I am trying to have a setup similar to that of this article: https://aws.amazon.com/blogs/big-data/simplify-and-optimize-python-package-management-for-aws-glue-pyspark-jobs-with-aws-codeartifact/
I would like to install some packages using a custom --index-url <my-index-url>
.
To do this, I am following the Glue Job documentation here: https://docs.aws.amazon.com/glue/latest/dg/aws-glue-programming-etl-glue-arguments.html
According to the guide, I should add a parameter to the job like this:
--python-modules-installer-option
with value --index-url <my-index-url>
.
However, this argument does not get picked up at all.

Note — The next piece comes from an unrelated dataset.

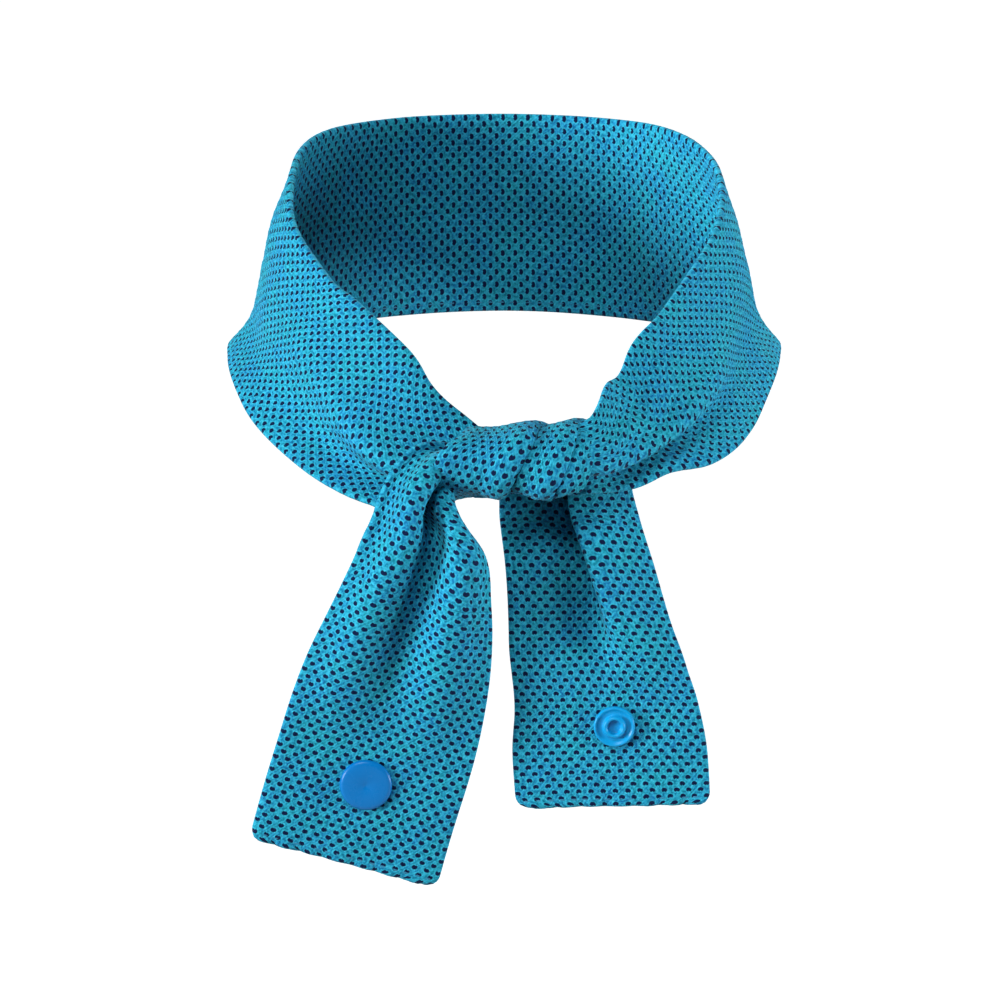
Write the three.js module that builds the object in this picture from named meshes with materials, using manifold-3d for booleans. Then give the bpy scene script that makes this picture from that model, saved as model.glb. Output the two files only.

The logs do not show any sign that this argument is used.
When I try to install something from my custom index, it fails, as the parameter is not picked up.
Even trying with a simple value like --upgrade
does not work.
However, other options such as --additional-python-modules
do get picked up, and of course, the module installation goes through the default pip3
index set by the Python environment and not through the one I set, causing the job to fail if the package I specify is not in my index.
To reproduce this issue:
- go to AWS Glue Jobs
- create a new Python job with "Python Shell script editor" and selecting the boilerplate code option (it doesn't matter the code inside for reproducing this issue)
- create and select a proper AWS Glue IAM role to run the job with
- add any
pip3
valid option as a Job parameter like:Key: "--python-modules-installer-option"
,Value: "<valid-pip3-option>"
.
Thanks!